| What is expected |
Return the records, each one exactly as written.

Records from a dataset
________________________

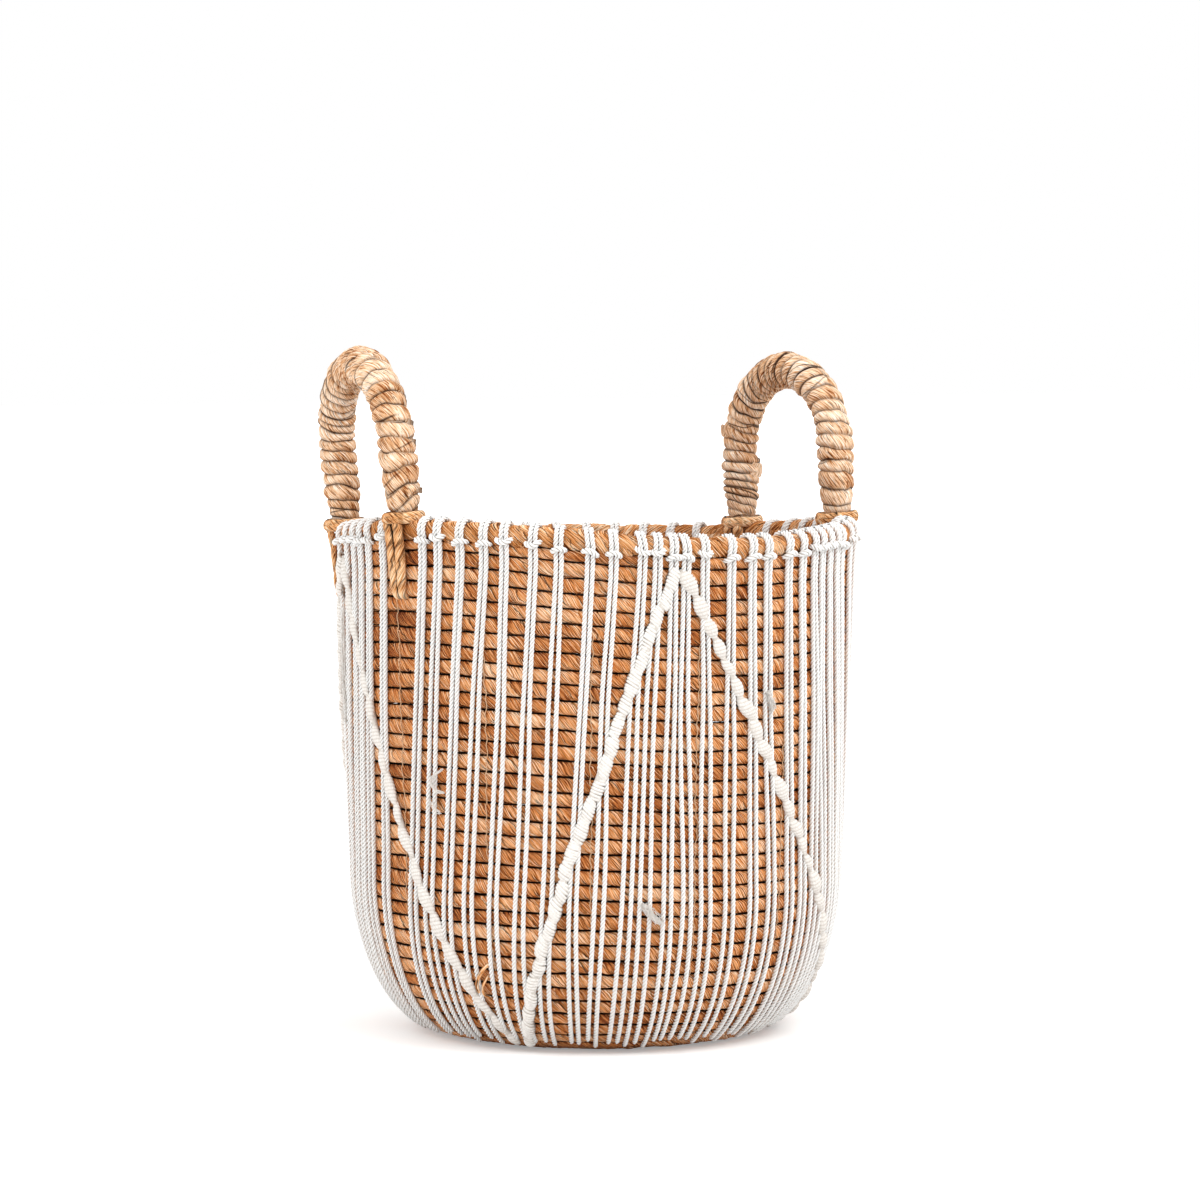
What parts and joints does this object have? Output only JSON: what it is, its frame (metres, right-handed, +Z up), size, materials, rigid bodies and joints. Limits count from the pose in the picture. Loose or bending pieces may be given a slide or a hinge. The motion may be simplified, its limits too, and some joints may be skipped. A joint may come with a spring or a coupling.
{
  "type": "coiled rope basket with cotton macrame dress",
  "caption": "Tall round basket of coiled leaf rope with bound arch handles and a knotted white cotton dress, open at the top for toys, linen or a plant pot.",
  "frame": {"origin": "middle of the underside of the base, on the floor", "axes": "+Z up; the handles stand at the +X and -X sides of the mouth, and the show side faces the direction 243.6 degrees round from +X"},
  "size_m": [0.3306, 0.3293, 0.4259],
  "materials": {
    "leaf_rope": "dried leaf twisted into rope, dull, orange brown with darker patches",
    "handle_core": "bent cane, dull brown, hidden under its binding",
    "leaf_strip": "flat strips of pale dried leaf with a slight sheen",
    "cotton": "plied cotton cord, soft and matte"
  },
  "bodies": {
    "basket": {"base_coil": "leaf_rope", "corner_coil": "leaf_rope", "wall_coil_lower": "leaf_rope", "wall_coil_middle": "leaf_rope", "wall_coil_upper": "leaf_rope", "rim_coil": "leaf_rope", "tie_right_front_a": "leaf_strip", "tie_right_front_b": "leaf_strip", "tie_right_rear_a": "leaf_strip", "tie_right_rear_b": "leaf_strip", "tie_left_front_a": "leaf_strip", "tie_left_front_b": "leaf_strip", "tie_left_rear_a": "leaf_strip", "tie_left_rear_b": "leaf_strip", "macrame_panel_1": "cotton", "macrame_panel_2": "cotton", "macrame_panel_3": "cotton", "macrame_panel_4": "cotton", "macrame_panel_5": "cotton", "macrame_panel_6": "cotton", "macrame_panel_7": "cotton", "macrame_panel_8": "cotton"},
    "right_handle": {"handle_core_right": "handle_core", "handle_binding_right": "leaf_strip"},
    "left_handle": {"handle_core_left": "handle_core", "handle_binding_left": "leaf_strip"}
  },
  "joints": [
    {"name": "right_handle_tilt", "type": "hinge", "parent": "basket", "child": "right_handle", "pos_m": [0.14555, 0.01736, 0.32048], "axis": [-0.1181, 0.9908, -0.0664], "range_deg": [-25, 15]},
    {"name": "left_handle_tilt", "type": "hinge", "parent": "basket", "child": "left_handle", "pos_m": [-0.14626, 0.00971, 0.32633], "axis": [-0.066, -0.9942, 0.085], "range_deg": [-30, 10]}
  ]
}
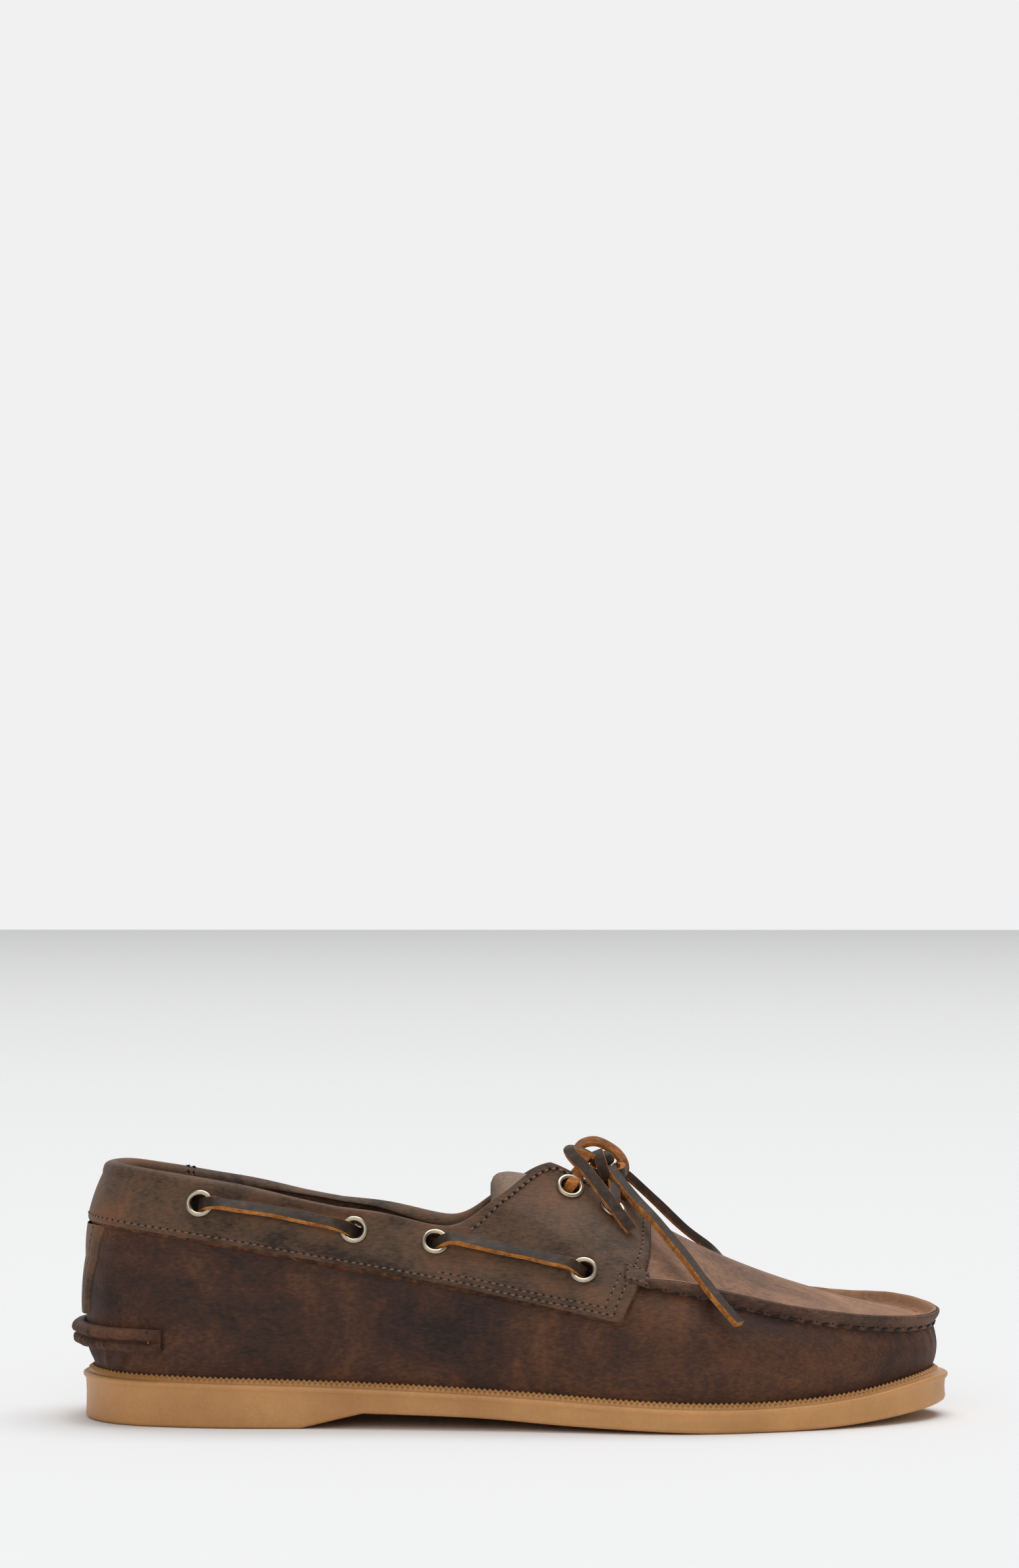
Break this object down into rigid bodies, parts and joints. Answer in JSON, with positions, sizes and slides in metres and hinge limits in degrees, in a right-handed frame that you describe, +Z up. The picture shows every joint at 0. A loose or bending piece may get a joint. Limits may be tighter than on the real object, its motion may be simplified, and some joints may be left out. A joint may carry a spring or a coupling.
{
  "type": "boat shoe",
  "caption": "Right boat shoe: hollow leather upper with a raised moccasin seam, padded collar, rawhide lacing and a gum rubber sole with heel, arch and toe spring.",
  "frame": {"origin": "on the floor under the middle of the shoe's length and width", "axes": "+X towards the toe, +Y towards the inner side of the foot, +Z up, standing on its sole"},
  "size_m": [0.2994, 0.1103, 0.0977],
  "materials": {
    "gum_rubber": "satin",
    "brown_leather": "oiled nubuck",
    "sock_leather": "smooth",
    "nickel": "worn nickel plate",
    "rawhide": "rawhide with orange cut edges"
  },
  "bodies": {
    "root": {"outsole": "gum_rubber", "insole": "sock_leather", "upper": "brown_leather", "side_panel": "brown_leather", "backstay": "brown_leather", "heel_roll": "brown_leather", "moc_seam": "brown_leather", "tongue": "brown_leather", "eyelet_lateral_1": "nickel", "eyelet_lateral_2": "nickel", "eyelet_lateral_3": "nickel", "eyelet_lateral_4": "nickel", "eyelet_lateral_5": "nickel", "eyelet_lateral_6": "nickel", "eyelet_medial_1": "nickel", "eyelet_medial_2": "nickel", "eyelet_medial_3": "nickel", "eyelet_medial_4": "nickel", "eyelet_medial_5": "nickel", "eyelet_medial_6": "nickel", "lace_bar_lateral_rear": "rawhide", "lace_bar_lateral_front": "rawhide", "lace_bar_medial_rear": "rawhide", "lace_bar_medial_front": "rawhide", "lace_crossing": "rawhide", "lace_knot": "rawhide", "lace_end_lateral": "rawhide", "lace_end_medial": "rawhide", "lace_end_short": "rawhide", "lace_loop": "rawhide"}
  },
  "joints": []
}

________________________

| Output for this exercise |
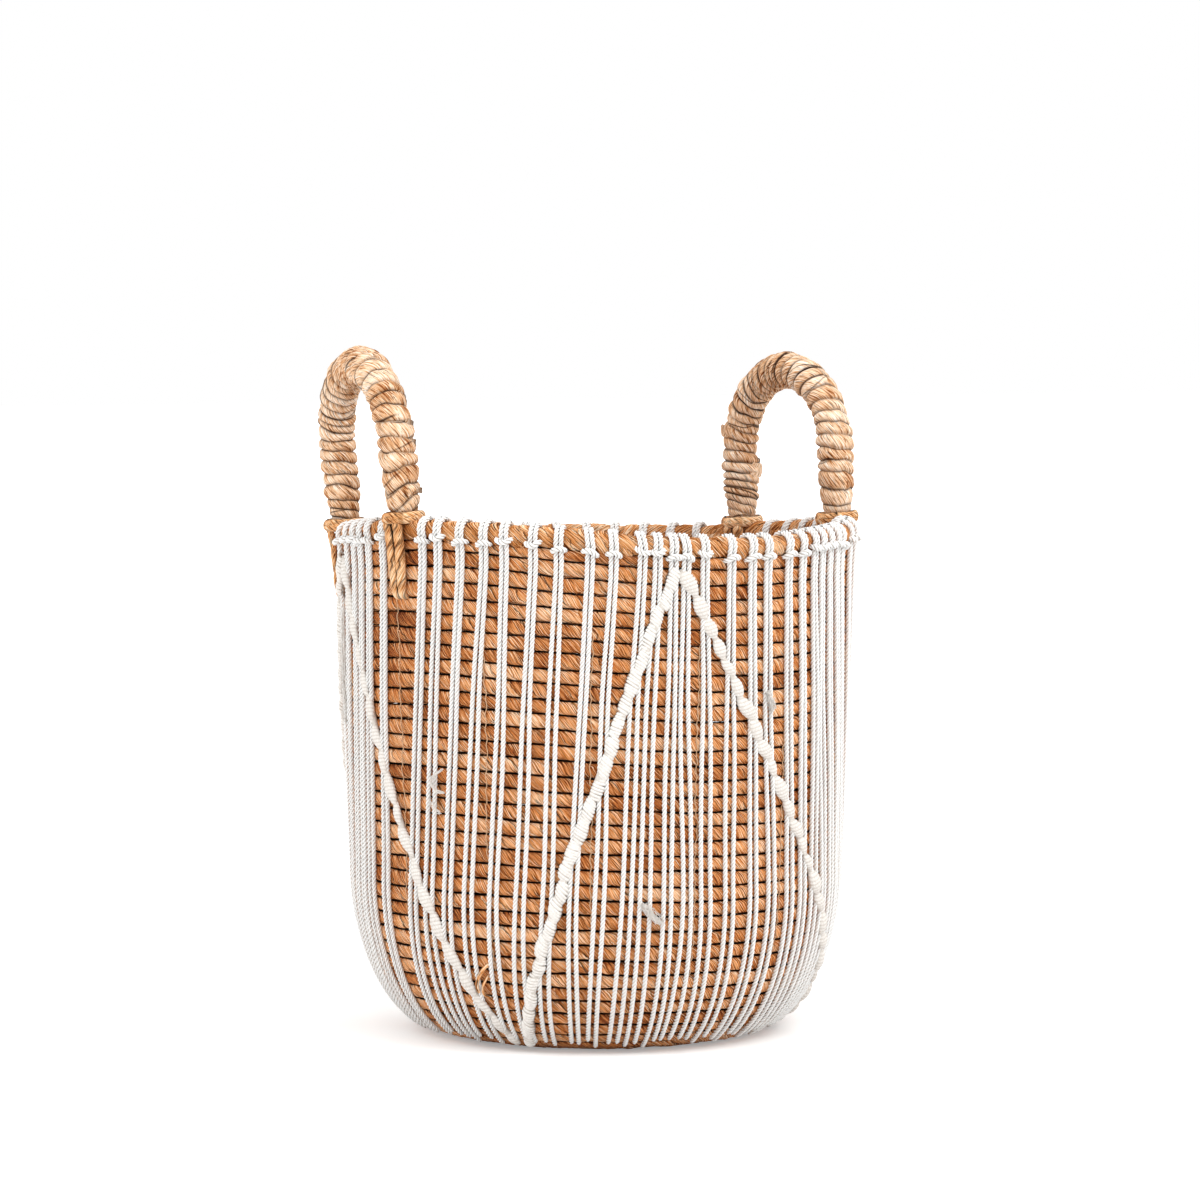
What parts and joints does this object have? Output only JSON: what it is, its frame (metres, right-handed, +Z up), size, materials, rigid bodies and joints. Limits count from the pose in the picture. Loose or bending pieces may be given a slide or a hinge. The motion may be simplified, its limits too, and some joints may be skipped. A joint may come with a spring or a coupling.
{
  "type": "coiled rope basket with cotton macrame dress",
  "caption": "Tall round basket of coiled leaf rope with bound arch handles and a knotted white cotton dress, open at the top for toys, linen or a plant pot.",
  "frame": {"origin": "middle of the underside of the base, on the floor", "axes": "+Z up; the handles stand at the +X and -X sides of the mouth, and the show side faces the direction 243.6 degrees round from +X"},
  "size_m": [0.3306, 0.3293, 0.4259],
  "materials": {
    "leaf_rope": "dried leaf twisted into rope, dull, orange brown with darker patches",
    "handle_core": "bent cane, dull brown, hidden under its binding",
    "leaf_strip": "flat strips of pale dried leaf with a slight sheen",
    "cotton": "plied cotton cord, soft and matte"
  },
  "bodies": {
    "basket": {"base_coil": "leaf_rope", "corner_coil": "leaf_rope", "wall_coil_lower": "leaf_rope", "wall_coil_middle": "leaf_rope", "wall_coil_upper": "leaf_rope", "rim_coil": "leaf_rope", "tie_right_front_a": "leaf_strip", "tie_right_front_b": "leaf_strip", "tie_right_rear_a": "leaf_strip", "tie_right_rear_b": "leaf_strip", "tie_left_front_a": "leaf_strip", "tie_left_front_b": "leaf_strip", "tie_left_rear_a": "leaf_strip", "tie_left_rear_b": "leaf_strip", "macrame_panel_1": "cotton", "macrame_panel_2": "cotton", "macrame_panel_3": "cotton", "macrame_panel_4": "cotton", "macrame_panel_5": "cotton", "macrame_panel_6": "cotton", "macrame_panel_7": "cotton", "macrame_panel_8": "cotton"},
    "right_handle": {"handle_core_right": "handle_core", "handle_binding_right": "leaf_strip"},
    "left_handle": {"handle_core_left": "handle_core", "handle_binding_left": "leaf_strip"}
  },
  "joints": [
    {"name": "right_handle_tilt", "type": "hinge", "parent": "basket", "child": "right_handle", "pos_m": [0.14555, 0.01736, 0.32048], "axis": [-0.1181, 0.9908, -0.0664], "range_deg": [-25, 15]},
    {"name": "left_handle_tilt", "type": "hinge", "parent": "basket", "child": "left_handle", "pos_m": [-0.14626, 0.00971, 0.32633], "axis": [-0.066, -0.9942, 0.085], "range_deg": [-30, 10]}
  ]
}
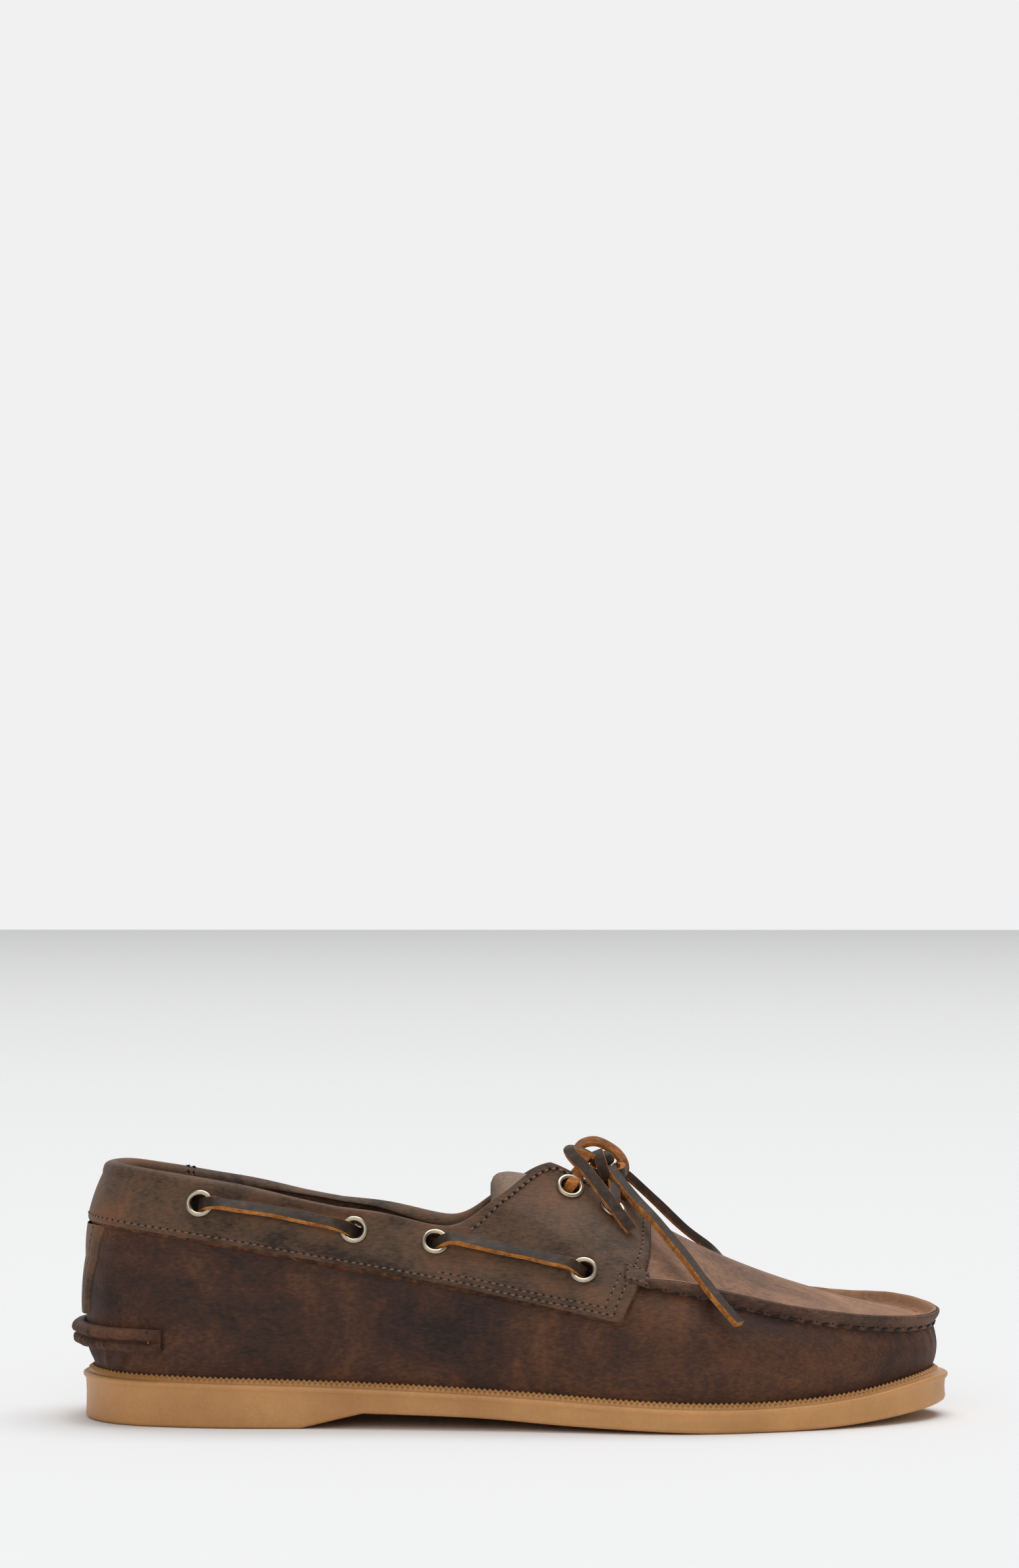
Break this object down into rigid bodies, parts and joints. Answer in JSON, with positions, sizes and slides in metres and hinge limits in degrees, in a right-handed frame that you describe, +Z up. The picture shows every joint at 0. A loose or bending piece may get a joint. Limits may be tighter than on the real object, its motion may be simplified, and some joints may be left out. A joint may carry a spring or a coupling.
{
  "type": "boat shoe",
  "caption": "Right boat shoe: hollow leather upper with a raised moccasin seam, padded collar, rawhide lacing and a gum rubber sole with heel, arch and toe spring.",
  "frame": {"origin": "on the floor under the middle of the shoe's length and width", "axes": "+X towards the toe, +Y towards the inner side of the foot, +Z up, standing on its sole"},
  "size_m": [0.2994, 0.1103, 0.0977],
  "materials": {
    "gum_rubber": "satin",
    "brown_leather": "oiled nubuck",
    "sock_leather": "smooth",
    "nickel": "worn nickel plate",
    "rawhide": "rawhide with orange cut edges"
  },
  "bodies": {
    "root": {"outsole": "gum_rubber", "insole": "sock_leather", "upper": "brown_leather", "side_panel": "brown_leather", "backstay": "brown_leather", "heel_roll": "brown_leather", "moc_seam": "brown_leather", "tongue": "brown_leather", "eyelet_lateral_1": "nickel", "eyelet_lateral_2": "nickel", "eyelet_lateral_3": "nickel", "eyelet_lateral_4": "nickel", "eyelet_lateral_5": "nickel", "eyelet_lateral_6": "nickel", "eyelet_medial_1": "nickel", "eyelet_medial_2": "nickel", "eyelet_medial_3": "nickel", "eyelet_medial_4": "nickel", "eyelet_medial_5": "nickel", "eyelet_medial_6": "nickel", "lace_bar_lateral_rear": "rawhide", "lace_bar_lateral_front": "rawhide", "lace_bar_medial_rear": "rawhide", "lace_bar_medial_front": "rawhide", "lace_crossing": "rawhide", "lace_knot": "rawhide", "lace_end_lateral": "rawhide", "lace_end_medial": "rawhide", "lace_end_short": "rawhide", "lace_loop": "rawhide"}
  },
  "joints": []
}